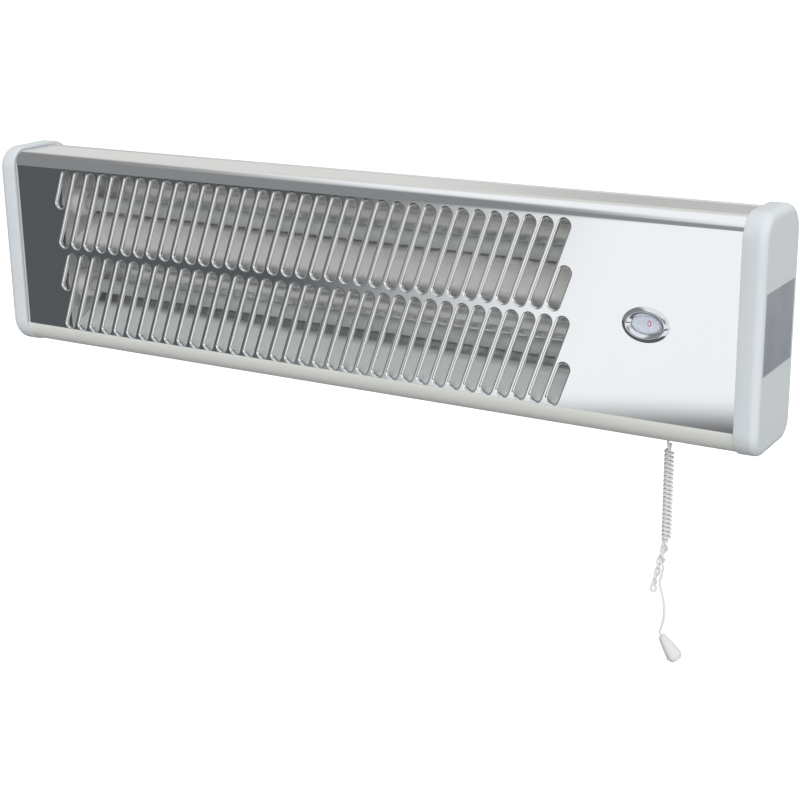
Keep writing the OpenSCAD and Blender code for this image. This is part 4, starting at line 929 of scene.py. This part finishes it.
def even_curve(points, spacing):
    """Points at even spacing on a smooth curve through the given ones."""
    given = np.array(points, float)
    keep = np.concatenate(([True], np.linalg.norm(np.diff(given, axis=0), axis=1) > 1e-6))
    given = given[keep]
    ends = [2 * given[0] - given[1], *given, 2 * given[-1] - given[-2]]
    fine = []
    for i in range(1, len(ends) - 2):
        p0, p1, p2, p3 = ends[i - 1], ends[i], ends[i + 1], ends[i + 2]
        for t in np.linspace(0, 1, 8, endpoint=False):
            fine.append(0.5 * (2 * p1 + (p2 - p0) * t + (2 * p0 - 5 * p1 + 4 * p2 - p3) * t ** 2
                               + (3 * p1 - p0 - 3 * p2 + p3) * t ** 3))
    fine.append(ends[-2])
    fine = np.array(fine)
    along = np.concatenate(([0], np.cumsum(np.linalg.norm(np.diff(fine, axis=0), axis=1))))
    count = max(2, int(along[-1] / spacing))
    at = np.linspace(0, along[-1], count + 1)
    return np.stack([np.interp(at, along, fine[:, k]) for k in range(3)], axis=1), along[-1]


def cord_mesh(points, strands=3, pitch=2.4, sides=12, spacing=0.16):
    """A laid cord: strands side by side that turn round its middle along its length."""
    path, length = even_curve(points, spacing)
    tangents = np.gradient(path, axis=0)
    tangents /= np.linalg.norm(tangents, axis=1)[:, None]
    normal = np.cross(tangents[0], (0.3, 1.0, 0.1))
    rings = []
    for i, (p, t) in enumerate(zip(path, tangents)):
        normal = normal - t * normal.dot(t)
        normal /= np.linalg.norm(normal)
        side = np.cross(t, normal)
        lay = 2 * math.pi * i * spacing / pitch
        ring = []
        for k in range(sides):
            a = 2 * math.pi * k / sides
            lobe = abs(math.cos((a - lay) * strands / 2))
            r = CORD_D / 2 * (0.93 + 0.07 * lobe)
            ring.append(p + r * (math.cos(a) * normal + math.sin(a) * side))
        rings.append(ring)
    verts, faces = rings_mesh(rings)
    return verts, faces + end_faces(len(verts), sides), length


def pull_cord():
    """One unbroken cord with its winding and eye, and the knob at its end."""
    route = cord_route()
    verts, faces, length = cord_mesh(route)
    cord = piece("hanging_cord", verts, faces, "cord_hang", "cord_white",
                 ("cord_winding", "cord_tail"), 180)
    knob = pull_knob()
    tuple(v * MM for v in route[0])
    [tuple(v * MM for v in p) for p in route]
    verts, faces, _ = cord_mesh([
        (CORD_X, CORD_Y, HANG_Z + 0.2 + (SHAFT_Z - HANG_Z - 0.3) * i / 12) for i in range(13)])
    piece("straight_cord", verts, faces, "cord_slide", "cord_white", ("cord_lead",), 180)


def pull_knob():
    """An eight-sided bell with soft edges, drawn in at its skirt."""
    end = Vector((CORD_X, CORD_Y, HANG_Z)) + Vector(TAIL[-1])
    axis, across = Vector((0.6, 0, -0.8)), Vector((0, 1, 0))
    side = axis.cross(across)
    n = KNOB_SIDES * KNOB_STEPS
    rings = []
    for r, along in KNOB_PROFILE:
        ring = []
        for k in range(n):
            a = 2 * math.pi * (k + 0.5) / n
            in_side = (k % KNOB_STEPS + 0.5) / KNOB_STEPS - 0.5
            flat = math.cos(math.pi / KNOB_SIDES) / math.cos(in_side * 2 * math.pi / KNOB_SIDES)
            rr = r * (1 - KNOB_FLATNESS + KNOB_FLATNESS * flat)
            ring.append(end + axis * along + rr * (math.cos(a) * across + math.sin(a) * side))
        rings.append(ring)
    verts, faces = rings_mesh(rings)
    faces += end_faces(len(verts), n, flip=True)
    knob = piece("bell_knob", verts, faces, "cord_hang", "knob_white", ("pull_knob",), 28)
    outward(knob.data)
    return knob


# Camera, light and floor


def camera():
    data = bpy.data.cameras.new("photo_camera")
    data.lens, data.sensor_width, data.sensor_fit = 73.26, 36.0, "HORIZONTAL"
    data.clip_start, data.clip_end = 0.05, 60.0
    thing = in_scene("photo_camera", data)
    place = Vector((0.4986, -0.8434, 0.2135))
    target = Vector((0.04225, -0.0915, -0.0631))
    turn = (target - place).to_track_quat("-Z", "Y").to_matrix().to_4x4()
    thing.matrix_world = (Matrix.Translation(place) @ turn
                          @ Matrix.Rotation(math.radians(-0.89), 4, "Z"))
    bpy.context.scene.camera = thing


def towards(right, rise):
    """A direction in front of the heater, by degrees to the right and degrees up."""
    a, e = math.radians(right), math.radians(rise)
    return Vector((math.sin(a) * math.cos(e), -math.cos(a) * math.cos(e), math.sin(e)))


def white_studio():
    """A white room with a dark screen on the left and a floor that is pale on one side. left is
    degrees to the left of straight in front, and rise is degrees above the horizon."""
    world = bpy.data.worlds.new("white_studio")
    bpy.context.scene.world = world
    world.use_nodes = True
    tree = Tree(world.node_tree)
    step, mix = tree.step, tree.mix
    unit = tree.add("ShaderNodeVectorMath", operation="NORMALIZE")
    tree.put(unit, 0, tree.add("ShaderNodeTexCoord").outputs["Generated"])
    xyz = tree.fill("ShaderNodeSeparateXYZ", Vector=unit.outputs[0])
    x, y, z = xyz.outputs
    rise = tree.math("DEGREES", tree.math("ARCSINE", z))
    left = tree.math("DEGREES", tree.math(
        "ARCTAN2", tree.math("MULTIPLY", x, -1.0), tree.math("MULTIPLY", y, -1.0)))
    wide = tree.math("ABSOLUTE", left)
    facing = tree.add("ShaderNodeVectorMath", operation="DOT_PRODUCT")
    tree.put(facing, 0, unit.outputs[0])
    tree.put(facing, 1, towards(-75, 10))
    off = tree.math("DEGREES", tree.math("ARCCOSINE", facing.outputs["Value"]))

    def both(one, other):
        return tree.math("MULTIPLY", one, other)

    def tone(*values):
        return (*values, 1.0)

    # White all round, a greyer room behind, and a grey band high in front
    behind = both(step(wide, 105, 135), step(rise, 62, 40))
    sky = mix(behind, tone(0.95, 0.965, 0.985), tone(0.72, 0.72, 0.70))
    corner = both(step(wide, 148, 158), step(rise, 14, 10))
    sky = mix(corner, sky, tone(0.52, 0.52, 0.51))
    band = both(both(step(rise, 2, 7), step(rise, 40, 25)), step(wide, 62, 34))
    sky = mix(band, sky, tone(0.29, 0.3, 0.3))
    # A round dark screen on the left, darkest below the horizon
    screen = mix(step(rise, -9, -6), tone(0.095, 0.1, 0.108), tone(0.25, 0.255, 0.26))
    sky = mix(both(step(off, 56, 45), step(rise, 65, 47)), sky, screen)
    # The floor: pale in front on the right, dark on the left, at its far edge and under the heater
    pale, dark = tone(0.95, 0.955, 0.96), tone(0.12, 0.122, 0.126)
    floor_tone = mix(both(step(left, -80, -50), step(rise, -30, -25)), pale, dark)
    for edge in (step(left, -10, 12), step(rise, -56, -66), step(left, -75, -95)):
        floor_tone = mix(edge, floor_tone, dark)
    sky = mix(step(rise, -17.2, -18.5), sky, floor_tone)
    tree.fill(world.node_tree.nodes["Background"], Color=sky, Strength=1.0)


def softbox():
    """One soft light from the front, which casts no highlight of its own."""
    lamp = bpy.data.lights.new("front_softbox", "SUN")
    lamp.energy, lamp.angle = 1.1, math.radians(60)
    light = in_scene("front_softbox", lamp)
    light.matrix_world = towards(12, 25).to_track_quat("Z", "Y").to_matrix().to_4x4()
    light.visible_glossy = False


def pale_floor(half=30000, z=-1900):
    """A pale floor far below, which only the camera sees."""
    mesh = mm_mesh("pale_floor", [(-half, -half, z), (half, -half, z), (half, half, z),
                                  (-half, half, z)], [(0, 1, 2, 3)])
    mesh.materials.append(finish(
        "floor_paper", (250, 250, 250), (254, 254, 254), (0.85, 0.95), cloud=2, grain=60,
        Emission_Color=(1, 1, 1, 1), Emission_Strength=0.45))
    floor = in_scene("pale_floor", mesh)
    floor.visible_glossy = False
    floor.visible_diffuse = False
    floor.visible_transmission = False


NODE_FINISHES = {
    "zinc": ("cap_screws", "casing_screws", "bracket_screws", "switch_bracket",
             "switch_bracket_screws", "drive_pawl", "hinge_bracket", "hinge_bracket_screws",
             "pivot_screws", "pivot_washers", "pivot_nuts", "wall_bracket"),
    "brass": ("left_tube_terminals", "right_tube_terminals", "switch_contacts", "switch_shaft",
              "ratchet_wheel", "terminal_screws", "earth_stud"),
    "steatite": ("upper_left_ceramic", "upper_right_ceramic", "lower_left_ceramic",
                 "lower_right_ceramic"),
    "cord_white": ("cord_wrap", "cord_lead", "cord_winding", "cord_tail"),
    "nylon": ("switch_cam", "pull_drum", "terminal_block"),
    "dark_plastic": ("switch_body", "cable_gland"),
    "bracket_steel": ("left_tube_bracket", "right_tube_bracket"),
    "quartz": ("upper_quartz_tube", "lower_quartz_tube"),
    "mirror_aluminium": ("upper_reflector", "lower_reflector"),
    "coil_wire": ("upper_heating_coil", "lower_heating_coil"),
    "cap_plastic": ("left_end_cap", "right_end_cap"),
    "panel_steel": ("front_panel",), "casing_steel": ("rear_casing",),
    "label_silver": ("rating_plate",), "bezel_chrome": ("window_bezel",),
    "lens_plastic": ("window_lens",), "indicator_white": ("indicator_wheel",),
    "spring_steel": ("return_spring",), "bush_rubber": ("cord_bush",),
    "knob_white": ("pull_knob",), "wire_brown": ("live_wire",),
    "wire_blue": ("neutral_wire", "jumper_wire"), "wire_red": ("upper_wire",),
    "wire_black": ("lower_wire",), "wire_green": ("earth_wire",),
}

bpy.context.scene.view_settings.view_transform = "Standard"
camera()
pull_cord()
for node_slot, node_names in NODE_FINISHES.items():
    for node_name in node_names:
        dress(node_name, node_slot)
front_panel()
tube_brackets()
rear_casing()
for cap_side in (-1, 1):
    end_cap(cap_side)
window()
setting_numbers()
heating_coils()
for row_name in ("upper", "lower"):
    smoothed(row_name + "_reflector", row_name + "_mirror", "heater", "mirror_aluminium", 30)
    smoothed(row_name + "_quartz_tube", row_name + "_tube", "heater", "quartz", 40)
    for end_name in ("left", "right"):
        smoothed(row_name + "_" + end_name + "_ceramic", row_name + "_" + end_name + "_holder",
                 "heater", "steatite", 30, 0.15)
white_studio()
softbox()
pale_floor()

● ● ● ● ● ● ●

Set task: All lines from the beginning of the material above through the one with "return np.stack([np.interp(at, along, fine[:, k])" need to be returned exactly; please return those and only those.

Response:
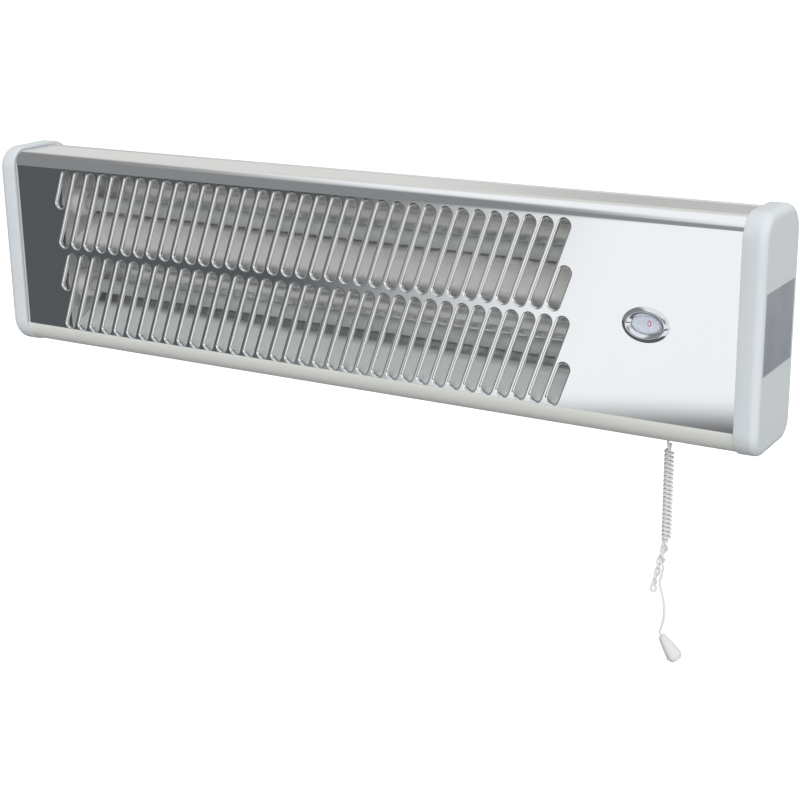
Keep writing the OpenSCAD and Blender code for this image. This is part 4, starting at line 929 of scene.py. This part finishes it.
def even_curve(points, spacing):
    """Points at even spacing on a smooth curve through the given ones."""
    given = np.array(points, float)
    keep = np.concatenate(([True], np.linalg.norm(np.diff(given, axis=0), axis=1) > 1e-6))
    given = given[keep]
    ends = [2 * given[0] - given[1], *given, 2 * given[-1] - given[-2]]
    fine = []
    for i in range(1, len(ends) - 2):
        p0, p1, p2, p3 = ends[i - 1], ends[i], ends[i + 1], ends[i + 2]
        for t in np.linspace(0, 1, 8, endpoint=False):
            fine.append(0.5 * (2 * p1 + (p2 - p0) * t + (2 * p0 - 5 * p1 + 4 * p2 - p3) * t ** 2
                               + (3 * p1 - p0 - 3 * p2 + p3) * t ** 3))
    fine.append(ends[-2])
    fine = np.array(fine)
    along = np.concatenate(([0], np.cumsum(np.linalg.norm(np.diff(fine, axis=0), axis=1))))
    count = max(2, int(along[-1] / spacing))
    at = np.linspace(0, along[-1], count + 1)
    return np.stack([np.interp(at, along, fine[:, k]) for k in range(3)], axis=1), along[-1]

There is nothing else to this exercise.